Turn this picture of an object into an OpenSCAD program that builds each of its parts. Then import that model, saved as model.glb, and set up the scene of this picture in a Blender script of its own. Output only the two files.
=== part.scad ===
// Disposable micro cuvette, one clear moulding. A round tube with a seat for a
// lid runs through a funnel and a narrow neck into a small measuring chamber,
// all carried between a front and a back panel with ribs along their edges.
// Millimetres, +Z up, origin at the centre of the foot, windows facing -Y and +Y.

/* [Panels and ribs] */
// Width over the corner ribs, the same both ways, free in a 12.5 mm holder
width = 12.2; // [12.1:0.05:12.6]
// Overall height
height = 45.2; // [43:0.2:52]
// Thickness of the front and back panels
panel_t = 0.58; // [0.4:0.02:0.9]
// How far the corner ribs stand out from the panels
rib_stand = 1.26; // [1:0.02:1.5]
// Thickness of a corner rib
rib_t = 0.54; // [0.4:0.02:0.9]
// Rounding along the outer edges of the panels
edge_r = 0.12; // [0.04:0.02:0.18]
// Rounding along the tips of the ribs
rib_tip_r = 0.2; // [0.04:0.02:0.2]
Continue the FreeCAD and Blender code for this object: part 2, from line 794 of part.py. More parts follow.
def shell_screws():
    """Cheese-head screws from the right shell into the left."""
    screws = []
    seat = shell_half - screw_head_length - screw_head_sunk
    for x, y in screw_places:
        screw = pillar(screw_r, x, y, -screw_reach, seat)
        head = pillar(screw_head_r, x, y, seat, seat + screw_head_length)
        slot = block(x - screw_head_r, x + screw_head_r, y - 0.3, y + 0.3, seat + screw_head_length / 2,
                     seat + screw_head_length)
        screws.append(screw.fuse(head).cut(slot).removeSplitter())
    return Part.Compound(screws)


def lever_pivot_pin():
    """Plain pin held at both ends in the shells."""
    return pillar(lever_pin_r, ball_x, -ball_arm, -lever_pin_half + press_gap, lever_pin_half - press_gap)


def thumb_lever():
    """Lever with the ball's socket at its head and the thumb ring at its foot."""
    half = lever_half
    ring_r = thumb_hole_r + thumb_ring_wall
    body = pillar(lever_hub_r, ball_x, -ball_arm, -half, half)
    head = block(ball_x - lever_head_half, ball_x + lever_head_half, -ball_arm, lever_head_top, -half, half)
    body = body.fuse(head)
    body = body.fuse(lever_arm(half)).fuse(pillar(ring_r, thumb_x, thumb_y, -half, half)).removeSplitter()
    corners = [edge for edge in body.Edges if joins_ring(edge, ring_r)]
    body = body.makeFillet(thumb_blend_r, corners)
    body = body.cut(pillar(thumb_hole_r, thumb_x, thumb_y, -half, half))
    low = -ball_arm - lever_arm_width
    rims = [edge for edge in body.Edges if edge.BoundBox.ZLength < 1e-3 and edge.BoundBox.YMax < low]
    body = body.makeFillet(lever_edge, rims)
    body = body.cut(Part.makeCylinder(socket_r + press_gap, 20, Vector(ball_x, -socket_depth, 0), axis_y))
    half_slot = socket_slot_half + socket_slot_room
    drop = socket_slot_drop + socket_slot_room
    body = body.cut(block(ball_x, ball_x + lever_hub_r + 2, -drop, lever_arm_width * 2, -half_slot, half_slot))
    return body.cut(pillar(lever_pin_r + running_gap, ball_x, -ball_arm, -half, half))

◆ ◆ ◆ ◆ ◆

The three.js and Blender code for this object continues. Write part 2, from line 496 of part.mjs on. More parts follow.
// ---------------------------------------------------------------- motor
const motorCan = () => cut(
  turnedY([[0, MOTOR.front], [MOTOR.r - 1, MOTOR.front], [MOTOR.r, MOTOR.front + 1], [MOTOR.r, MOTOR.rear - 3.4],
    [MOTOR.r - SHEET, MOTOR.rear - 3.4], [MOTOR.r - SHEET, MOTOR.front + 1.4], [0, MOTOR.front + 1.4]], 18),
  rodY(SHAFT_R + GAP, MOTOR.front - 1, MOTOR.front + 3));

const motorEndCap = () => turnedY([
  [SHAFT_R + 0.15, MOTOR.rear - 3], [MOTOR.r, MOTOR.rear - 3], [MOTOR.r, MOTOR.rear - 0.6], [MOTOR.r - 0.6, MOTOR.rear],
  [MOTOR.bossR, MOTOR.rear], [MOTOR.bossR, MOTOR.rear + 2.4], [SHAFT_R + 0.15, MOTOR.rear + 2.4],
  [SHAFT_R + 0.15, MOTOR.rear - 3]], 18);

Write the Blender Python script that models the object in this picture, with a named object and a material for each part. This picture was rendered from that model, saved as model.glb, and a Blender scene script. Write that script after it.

◆ ◆ ◆ ◆ ◆

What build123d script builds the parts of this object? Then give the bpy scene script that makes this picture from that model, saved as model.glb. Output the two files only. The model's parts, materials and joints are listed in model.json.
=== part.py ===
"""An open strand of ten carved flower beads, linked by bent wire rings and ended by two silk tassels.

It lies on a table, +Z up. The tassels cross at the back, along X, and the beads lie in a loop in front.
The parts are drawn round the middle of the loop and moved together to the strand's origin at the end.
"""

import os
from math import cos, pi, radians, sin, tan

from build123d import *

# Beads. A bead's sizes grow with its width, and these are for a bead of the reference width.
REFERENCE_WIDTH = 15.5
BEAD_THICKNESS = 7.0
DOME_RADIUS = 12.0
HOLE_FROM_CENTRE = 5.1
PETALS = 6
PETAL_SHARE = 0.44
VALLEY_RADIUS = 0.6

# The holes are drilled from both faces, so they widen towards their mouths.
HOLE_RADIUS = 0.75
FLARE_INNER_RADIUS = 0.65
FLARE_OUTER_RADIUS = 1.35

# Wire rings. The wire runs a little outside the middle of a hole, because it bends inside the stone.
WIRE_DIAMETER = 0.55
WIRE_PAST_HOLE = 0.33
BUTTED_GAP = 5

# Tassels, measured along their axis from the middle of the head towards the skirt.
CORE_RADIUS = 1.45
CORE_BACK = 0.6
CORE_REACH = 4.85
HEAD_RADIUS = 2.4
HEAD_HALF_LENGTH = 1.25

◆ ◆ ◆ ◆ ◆

Transcribe, exactly and without additions, the lines of the records above, beginning with the line that contains "Turn this picture" and ending with the line that contains "facing -Y and +Y.", both included.

▶ [TASK ANSWER]
Turn this picture of an object into an OpenSCAD program that builds each of its parts. Then import that model, saved as model.glb, and set up the scene of this picture in a Blender script of its own. Output only the two files.
=== part.scad ===
// Disposable micro cuvette, one clear moulding. A round tube with a seat for a
// lid runs through a funnel and a narrow neck into a small measuring chamber,
// all carried between a front and a back panel with ribs along their edges.
// Millimetres, +Z up, origin at the centre of the foot, windows facing -Y and +Y.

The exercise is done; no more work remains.